Last year, one of my writers' workshop students had led off her nonfiction travel piece with that sentence, which I thought might be improved. She wanted to describe her feelings upon first landing in Antarctica. The piece as a whole was awfully good, I thought, combining, as it did, a problematic relationship with her father, who was along on the trip,
and the desire to see a massive ice ridge named after her grandfather, who had been in Admiral Byrd's party. It was a real quest, filled with real emotion, and the woman had the talent to make it work.
But the lead? "There are no words."
"This," I suggested to the students at the writer's workshop, "does not fill the reader with confidence in the writer's ability to describe the interior or exterior landscape of her journey." I stifled an impulse to put my objection more bluntly. I would be risking another tearful exit if I said: "There are no words, and here they aren't."
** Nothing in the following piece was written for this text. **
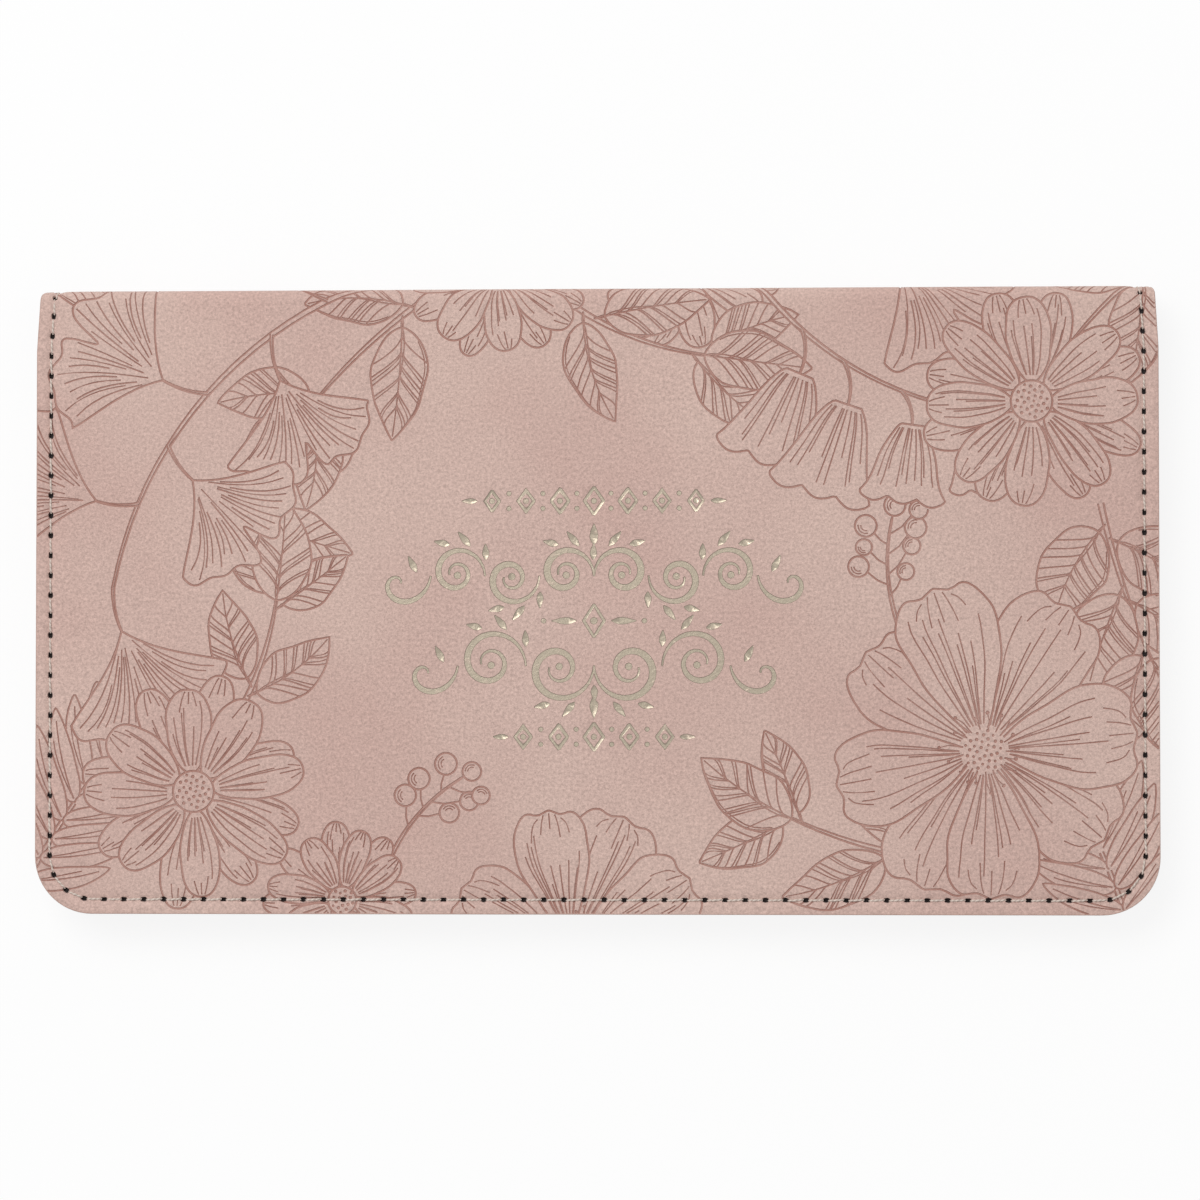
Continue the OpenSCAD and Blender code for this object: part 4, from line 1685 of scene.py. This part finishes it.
def lining_half(name, front):
    """One half of the lining, which turns up into the fold."""
    ring = half_ring(LINING_REACH, LINING_FLAT, taper=0.95)
    draft = Draft()
    holes = NeedleHoles(SEAM, HOLES[(HOLE_S > POCKET_H) & (HOLE_S < LINING_FLAT - 0.5)])
    draft.rings(holes.rings())
    for off in (-0.7, -0.3, 0.3, 0.7, 1.6):
        for side in (-1, 1):
            x = side * (HALF_W - 0.45 - SEAM_INSET - off)
            draft.line(np.array([(x, s) for s in np.arange(POCKET_H - 3, LINING_FLAT, 1.2)]))
    bends = bend_rows(LINING_FLAT, LINING_R, 0.5)
    draft.across(bends, HALF_W + 1, 64)
    draft.net(np.arange(-77, 78, 2.8), np.arange(3.5, LINING_FLAT - 1, 2.9))

    def relief(points):
        pits, dark = holes.depth(points, fall=0.22)
        gap = seam_gap(points)
        free = np.clip((points[:, 1] - POCKET_H) / 2, 0, 1) * np.clip((LINING_FLAT - points[:, 1]) / 2, 0, 1)
        dent = dip(gap, free * 0.1, 0.6)
        soft = 0.05 * free * (np.sin(points[:, 0] / 5.3) * np.sin(points[:, 1] / 3.1) + 1)
        return np.minimum(pits + dent + soft, LINING_T - 0.08), {"needle_hole_shade": dark}

    piece, flat, deep = sheet_piece(name, ring, draft, LINING_T, relief, lay_lining(front), bends[1:],
                                    0.12, THIN_RIM)
    paint(piece, "flat_place", np.column_stack([flat, -deep]) * MM)
    return finish_piece(piece, CLOTH)


back_lining = lining_half("back_lining_cloth", False)
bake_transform(back_lining)
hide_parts("back_lining", "spine_lining")

front_lining = lining_half("front_lining_cloth", True)
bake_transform(front_lining)
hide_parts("front_lining")


def pocket(name, front):
    """A pocket panel with a sewn hem at its mouth, over its turned-under edges."""
    ring = half_ring(POCKET_H, mouth=True)
    draft = Draft()
    seam_holes = NeedleHoles(SEAM, HOLES[HOLE_S < POCKET_H - 0.6])
    hem_holes = NeedleHoles(HEM_LINE, HEM_HOLES)
    draft.rings(seam_holes.rings() + hem_holes.rings())
    for off in (-1.15, -0.62, -0.3, 0.3, 0.62, 1.1):
        draft.line(seam_line(POCKET_H, SEAM_INSET + off, 1.1))
        draft.line(np.array([(x, HEM + off) for x in np.arange(-79, 79.1, 1.2)]))
    for fall in (0.5, 1.0):
        draft.line(np.array([(x, POCKET_H - fall) for x in np.arange(-81.5, 81.6, 1.6)]))
    draft.net(np.arange(-76, 77, 2.8), np.arange(5.5, HEM - 2, 2.8))

    def relief(points):
        x, s = points.T
        gap = seam_gap(points)
        seam_pits, seam_dark = seam_holes.depth(points, fall=0.4)
        hem_pits, hem_dark = hem_holes.depth(points, fall=0.4)
        base, _ = ring.place(points, 0.25)
        rim = np.hypot(*(points - base).T)
        crown = rounding(rim, 0.15, 1.3)
        valley = dip(gap, 0.16, 0.6)
        hem = np.where(np.abs(x) < HEM_HALF + 0.4, dip(s - HEM, 0.14, 0.55), 0)
        wave = 0.05 * (np.sin(x / 11.0 + 1) * np.sin(s / 9.0) + 1)
        depth = crown + valley + hem + wave + seam_pits + hem_pits
        return np.minimum(depth, POCKET_T - 0.07), {"needle_hole_shade": np.maximum(seam_dark, hem_dark)}

    # The turned-under edge follows the outline round three sides
    x0 = HALF_W - TURNED_W
    outer = ring.points
    mouth = outer[:, 1] > POCKET_H - 1e-6
    start = int(np.flatnonzero(mouth)[-1])
    edge = np.roll(outer, -start, 0)[:len(outer) - int(mouth.sum()) + 2]
    turned = np.concatenate([edge, [(x0, POCKET_H), (x0, TURNED_W), (-x0, TURNED_W), (-x0, POCKET_H)]])
    low, high = TURNED_TOP - POCKET_T, TURNED_TOP
    if front:
        low, high = CLOSED_T - high, CLOSED_T - low
    under = slab(turned, low, high)
    lay = lay_level(HALF_T, front)
    piece, flat, deep = sheet_piece(name, ring, draft, POCKET_T, relief, lay, extra=under)
    place = np.column_stack([flat, -deep])
    rest = np.column_stack([under[0][:, 0], under[0][:, 1] - FREE_Y, under[0][:, 2]])
    paint(piece, "flat_place", np.concatenate([place, rest]) * MM)
    return finish_piece(piece, POCKET)


def hem_stitches(name, front):
    """The row that holds the hem at the mouth of a pocket."""
    place, up = ways_out(lay_level(HALF_T, front), along_line(HEM_LINE, HEM_HOLES), 0.12)
    return thread_piece(name, [sew(place, up, ROW_HOLES - 1, 21)])


def inner_stitches(name, front):
    """The rim seam as it shows inside: on the pocket, over its mouth, and on the lining."""
    def on_pocket(at):
        return ways_out(lay_level(HALF_T, front), along_line(SEAM, at), 0.14)

    def on_lining(at):
        return ways_out(lay_lining(front), along_line(SEAM, at), 0.05)

    low = HOLES[HOLE_S < POCKET_H - 0.6]
    high = HOLES[(HOLE_S > POCKET_H - 0.6) & (HOLE_S < LINING_FLAT)]
    place, up = on_pocket(np.linspace(low[0], low[-1], 800))
    rows = [sew(place, up, len(low) - 1, 5)]
    for group, last in ((high[high < low[0]], low[0]), (high[high > low[-1]], low[-1])):
        place, up = on_lining(group)
        rows.append(sew(place, up, len(group) - 1, 6))
        near = group[np.abs(group - last).argmin()]
        start, up = on_lining(np.array([near]))
        end, _ = on_pocket(np.array([last]))
        rows.append(sew(np.concatenate([start, end]), np.concatenate([up, up]), 1, 7, lift=0.7))
    return thread_piece(name, rows)


for half, front in (("back", False), ("front", True)):
    body = half + "_cover"
    panel = pocket(half + "_pocket_panel", front)
    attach(panel, body)
    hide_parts(half + "_pocket")
    hem = hem_stitches(half + "_hem_stitches", front)
    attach(hem, body)
    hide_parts(half + "_hem_thread")
    inner = inner_stitches(half + "_inner_stitches", front)
    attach(inner, body)


# Clear divider

SHEET_BEND_R = 0.6 + SHEET_T / 2
SHEET_FLAT = 89.775
SHEET_REACH = SHEET_FLAT + SHEET_BEND_R * PI / 2 + 1.225


def clear_sheet():
    """One sheet of clear vinyl that lies between the halves and turns down along the fold."""
    ring = half_ring(SHEET_REACH, SHEET_FLAT, HALF_W - SHEET_SIDE, SHEET_END, SHEET_CORNER_R, taper=0)
    draft = Draft()
    bends = bend_rows(SHEET_FLAT, SHEET_BEND_R, 0.6)
    draft.across(bends, HALF_W, 64)
    draft.net(np.arange(-76, 77, 4), np.arange(9, SHEET_FLAT - 1, 4))

    def relief(points):
        return np.zeros(len(points)), {}

    lay = lay_bend(SHEET_FLAT, CLOSED_T / 2 + 0.6, SHEET_BEND_R, -1, True)
    piece, flat, deep = sheet_piece("divider_sheet", ring, draft, SHEET_T, relief, lay, bends[1:], 0.12,
                                    THIN_RIM)
    paint(piece, "flat_place", np.column_stack([flat, -deep]) * MM)
    return finish_piece(piece, VINYL)


divider = clear_sheet()
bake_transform(divider)
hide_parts("clear_divider", "divider_flange")

ROW_Y, ROW_Z = 44.25, 3.025
ROW = np.array([(x, ROW_Y, ROW_Z) for x in np.linspace(-HEM_HALF, HEM_HALF, ROW_HOLES)])
ROW_OUT = np.tile((0.0, -1.0, 0.0), (ROW_HOLES, 1))
divider_row = thread_piece("divider_stitches", [sew(ROW, ROW_OUT, ROW_HOLES - 1, 31, arch=0.16)])
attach(divider_row, "spine")
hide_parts("divider_thread")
I carefully polled the other seven students in the class. "There are no words"—good lead, or bad? And the fact is, most of them liked it.
A few nights later, my friend and colleague David Quammen came to my house for dinner. David has won awards for his essays, literary criticism, and science writing; I think he's won awards he doesn't even remember anymore, or doesn't care to talk about because he's pathologically modest. David's news was that he was building a new house—probably, I
thought (with that total lack of envy that writers are noted for), to hold all his damn awards.
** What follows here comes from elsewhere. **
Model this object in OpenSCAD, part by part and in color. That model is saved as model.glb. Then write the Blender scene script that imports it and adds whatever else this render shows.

He asked me how my current writing class was going. I said it was exhausting. I couldn't get certain manuscripts out of my mind, not because they were so bad, but because they were so nearly good.
David shook his head. He believes that no one can teach writing, that it is a solitary endeavor you do over and over again until you start getting it right.
"Tim," he said, "I think that if you just went to church and prayed real, real hard, you'd have the same effect on your students."
The essayist and memoir writer Gretel Ehrlich is of much the same opinion. Once she and I were featured speakers at a writers' conference in Montana. Gretel, it must be said, is a writer whose books I greatly admire, especially her lyrical evocation of the West in The Solace of Open Spaces. She gave the keynote address to a
crowd of eager would-be writers, and was not at all encouraging. Gretel spoke well, and with passion. Writing, she said, cannot be taught. Some teachers, she said, will tell you that there are matters of craft you can learn. This, she averred, is not so.
"Any questions or comments?" she asked at the conclusion of her remarks.
The students, who'd all paid a substantial amount of money to learn to write, sat in a kind of poleaxed silence. Now, my own opinion is that elements of technique—matters of structure and organization, lead-ins and walk-offs—can indeed be taught but are the only substantive principles professionals can impart to beginning writers.
So, in the silence following Gretel's request for comments, I raised my hand and said, "I thought the piece you read was well crafted."
And now Gretel Ehrlich, in company with a certain Indiana Catholic high school lay teacher, thinks I'm a dickhead.